The front desk, or "community greeting center," is one example of how Zagrodnik + Thomas fit the new space into the community rather than the community into the new space. It boasts an open structure featuring warm yellow colors and materials like terra cotta to create a focal point that draws community members to it, rather than resembling typical office structures that can seem sterile and confusing. The firm "captured the warm and welcoming look we hoped for, as well as a space that works and flows in exactly the way the community needed," says Delores Jacobs, the center's director.

"BETTER ARCHITECTS."  Once the word was out about Zagrodnik + Thomas's unique focus, other nonprofits and community-based organizations came calling. The firm has used the "workshop approach" of holding preliminary meetings and discussions to design several local high school libraries, churches, a structure for the American Lung Assn., even a Whole Foods market in San Diego. In every case, the necessary parties -- including school districts, community members, business owners, and students -- all have a chance to express their ideas for the new spaces.

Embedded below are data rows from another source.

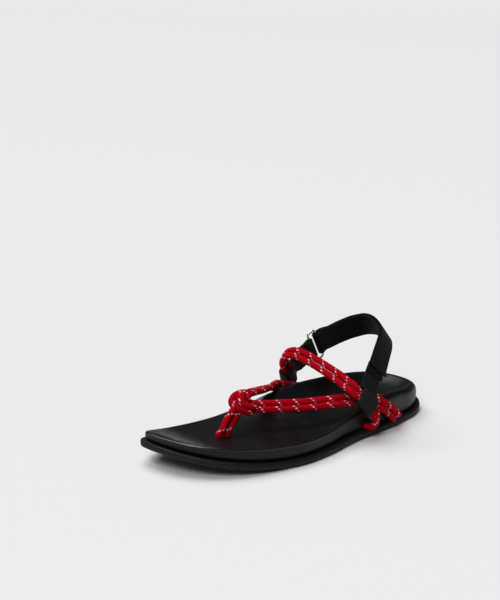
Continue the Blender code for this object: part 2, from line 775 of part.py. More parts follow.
def make_webbing_lateral(path, across):
    """Ribbed webbing: sewn under the heel strap, down and round the instep pair."""
    middle, axis, up, out = fold_frame(INSTEP_PAIR[4], INSTEP_PAIR[6], INSTEP_PAIR[3], 1)
    under = (STRAP_THICK + STRAP_PLY) / 2 + STRAP_THICK / 2 + GAP + WEB_THICK / 2
    points, ways = [], []
    for i in range(len(path) - LAP, len(path)):
        run = (path[min(i + 1, len(path) - 1)] - path[i - 1]).normalized()
        points.append(path[i] - across[i].cross(run).normalized() * under)
        ways.append(across[i])
    for row in WEB_RISER:
        points.append(place(*row[:3]))
        ways.append(vector(row, 3))
    loop = fold(middle, up, -out, FOLD_TURN)[::-1]
    path, across = fine(points + [loop[0]], ways + [axis], BAND_STEP)
    centres = path + loop[1:]
    ways = across + [axis] * (len(loop) - 1)
    return band("webbing_lateral", centres, ways, WEB_WIDTH, WEB_THICK, WEBBING)


def make_webbing_medial():
    """Closed loop of webbing from the instep pair to the ring's front bar."""
    middle, axis, up, out = fold_frame(INSTEP_PAIR[18], INSTEP_PAIR[16], INSTEP_PAIR[19], -1)
    loop = fold(middle, up, out, FOLD_TURN)
    wrap = (RING_WIRE + WEB_THICK) / 2 + GAP
    back = -RING_AHEAD
    leaf = (WEB_THICK + GAP) / 2
    near = RING_FRONT + RING_AHEAD * 2.3 * RING_WIRE
    turn = [near - RING_OUT * leaf, RING_FRONT - RING_OUT * wrap,
            RING_FRONT + (back - RING_OUT) * wrap * 0.71, RING_FRONT + back * wrap,
            RING_FRONT + (back + RING_OUT) * wrap * 0.71, RING_FRONT + RING_OUT * wrap,
            near + RING_OUT * leaf]
    centres, ways = list(loop), [axis] * len(loop)
    for start, end, way0, way1 in ((loop[-1], turn[0], axis, RING_ALONG),
                                   (turn[-1], loop[0], RING_ALONG, axis)):
        for n in range(1, 4):
            centres.append(start.lerp(end, n / 4))
            ways.append(way0.lerp(way1, n / 4).normalized())
        if end is turn[0]:
            centres += turn
            ways += [RING_ALONG] * len(turn)
    return band("webbing_medial", centres, ways, WEB_WIDTH, WEB_THICK, WEBBING, closed=True)


make_outsole()
insole = loft("insole", make_insole(), COVER)
footbed = loft("footbed", make_footbed(), FOAM)
make_toe_rope()
rope("instep_rope_rear", instep_strands[0])
rope("instep_rope_front", instep_strands[1])
for strand in list(lateral_strands) + list(medial_strands):
    bore([bpy.data.objects["footbed"]], strand[-2], strand[-1])
for strand in instep_strands:
    bore([bpy.data.objects["footbed"]], strand[1], strand[0])
    bore([bpy.data.objects["footbed"]], strand[-2], strand[-1])
for strand in post_strands:
    for name in ("footbed", "insole"):
        bore([bpy.data.objects[name]], strand[1], strand[0] - Vector((0, 0, 2 * GAP)))
make_ring()
strap, strap_path, strap_across = make_heel_strap()
make_webbing_lateral(strap_path, strap_across)
make_webbing_medial()
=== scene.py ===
# Rope sandal, left foot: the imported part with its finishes, on a pale studio floor.
# Metres. +X is the lateral side, the toe points to -Y, the origin is under the heel.

import math

import bmesh
import bpy
from mathutils import Matrix, Vector


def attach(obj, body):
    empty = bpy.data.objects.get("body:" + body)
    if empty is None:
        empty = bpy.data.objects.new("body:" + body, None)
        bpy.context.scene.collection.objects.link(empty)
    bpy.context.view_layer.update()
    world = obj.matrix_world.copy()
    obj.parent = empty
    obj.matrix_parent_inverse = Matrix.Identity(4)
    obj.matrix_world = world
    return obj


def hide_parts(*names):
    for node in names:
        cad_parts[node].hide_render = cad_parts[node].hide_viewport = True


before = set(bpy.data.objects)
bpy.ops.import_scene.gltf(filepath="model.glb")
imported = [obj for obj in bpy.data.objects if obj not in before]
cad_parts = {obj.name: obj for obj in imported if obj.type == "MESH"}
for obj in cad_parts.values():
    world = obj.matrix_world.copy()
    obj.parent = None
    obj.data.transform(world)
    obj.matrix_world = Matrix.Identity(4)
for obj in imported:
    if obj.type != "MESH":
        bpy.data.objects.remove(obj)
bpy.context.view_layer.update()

# Outsole
# One slab of black rubber, the same thickness all along, moulded with a turned-up toe and
# glued under the footbed. Its rim stands out past the footbed all round.

FOOT_LENGTH = 0.270
BALL_WIDTH = 0.093
REST_SHARE = 0.22            # share of length from the heel to the origin
OUTSOLE_THICK = 0.0060
OUTSOLE_FLANGE = 0.0036      # how far the rim stands out past the footbed
TOE_SPRING = 0.0141
TOE_SPRING_FROM, TOE_SPRING_CURVE = 0.66, 1.7
HEEL_LIFT = 0.0029
HEEL_LIFT_TO = 0.12
WAIST_LIFT = 0.0008
WAIST = (0.32, 0.38, 0.46, 0.52)         # where its lift starts, is full, falls and ends
TIP_SHIFT = 0.0250           # how far the toe's tip lies to the medial side
TIP_SHIFT_FROM = 0.6
GAP = 0.0003                 # between pieces that are glued or laid together
HALF = BALL_WIDTH / 2
STATIONS = 80                # outline points on each side of the foot
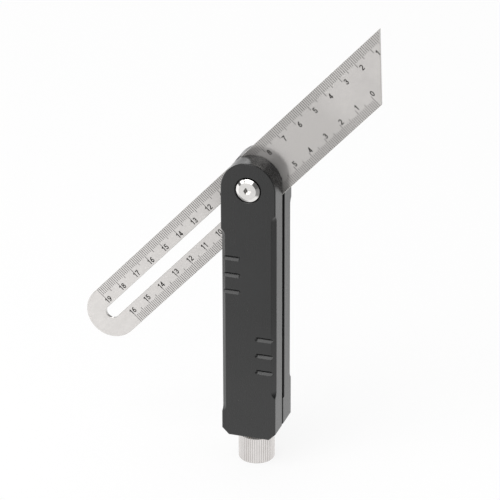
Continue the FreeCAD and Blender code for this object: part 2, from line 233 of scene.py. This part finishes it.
def rounded(tree, radius):
    """The normal as if edges had that radius."""
    node = tree.nodes.new("ShaderNodeBevel")
    node.samples = BEVEL_SAMPLES
    node.inputs["Radius"].default_value = radius
    return node.outputs["Normal"]


def edge_share(tree, radius, start, end):
    """0 on flat surfaces, rising to 1 at edges."""
    flat = tree.nodes.new("ShaderNodeNewGeometry").outputs["True Normal"]
    turn = vector_maths(tree, "DOT_PRODUCT", rounded(tree, radius), flat)
    return ranged(tree, turn, 0.0, 1.0, start, end)


def seen_by_camera(tree):
    """1 for what the camera sees directly."""
    return tree.nodes.new("ShaderNodeLightPath").outputs["Is Camera Ray"]


def seen_share(tree):
    """1 for what the camera, a reflection or a clear body sees, 0 for light that falls on things."""
    path = tree.nodes.new("ShaderNodeLightPath").outputs
    seen = maths(tree, "MAXIMUM", path["Is Camera Ray"], path["Is Glossy Ray"])
    return maths(tree, "MAXIMUM", seen, path["Is Transmission Ray"])


def finish(tree, shader, tint, rough, normal=None, metallic=0.0):
    """Gives the shader its tint, its roughness and its normal."""
    tree.links.new(tint, shader.inputs["Base Color"])
    tree.links.new(rough, shader.inputs["Roughness"])
    shader.inputs["Metallic"].default_value = metallic
    if normal is not None:
        tree.links.new(normal, shader.inputs["Normal"])


def grey(level, warmth=0.0):
    return (level * (1 + warmth), level, level * (1 - warmth), 1)


# Materials. A noise's scale is in features per metre

ANODISED = (grey(0.0082), grey(0.0118, -0.02))
ANODISED_WORN = grey(0.08)
STEEL = ((0.62, 0.60, 0.583, 1), (0.675, 0.653, 0.634, 1))
# The next two are painted tones: shade round the pivot, and light on the slotted arm
STEEL_PIVOT_SHADE = (0.555, 0.537, 0.521, 1)
STEEL_ARM_LIGHT = (0.69, 0.668, 0.65, 1)
STEEL_WORN = (0.545, 0.527, 0.512, 1)
ETCHED = (grey(0.012, 0.1), grey(0.03, 0.1))
CHROME = (grey(0.75, 0.02), grey(0.82, 0.02))
NICKEL = ((0.70, 0.67, 0.655, 1), (0.78, 0.755, 0.74, 1))
# Painted shade for the knurl valleys
NICKEL_VALLEY_SHADE = (0.30, 0.285, 0.28, 1)
PLAIN_STEEL = (grey(0.50), grey(0.60))
BLACK_STEEL = (grey(0.035), grey(0.06))
BRASS = ((0.62, 0.44, 0.19, 1), (0.72, 0.53, 0.25, 1))
NYLON = (grey(0.02), grey(0.032))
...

Ray Lifchez, a veteran architect and designer for more than 40 years and a professor at the UC Berkeley School of Architecture, says social architecture centers around the concept of buildings adapting to the people within them by their very design, rather than the other way around. He founded the Berkeley Prize in 1996, an essay competition promoting undergrads to think about the purpose and social worth of making buildings. "It may just make them better architects," Lifchez says.

He acknowledges that the concept of social architecture is not entirely new, but it remains difficult for larger outfits to devote the time and consideration necessary to commit to such socially apt projects on a regular basis. With the Stepping Stone project, Lifchez says, the sensitivity that Zagrodnik + Thomas employed "helped to create a building that's a centerpiece of the neighborhood." And for the residents of the center, a centerpiece of their home.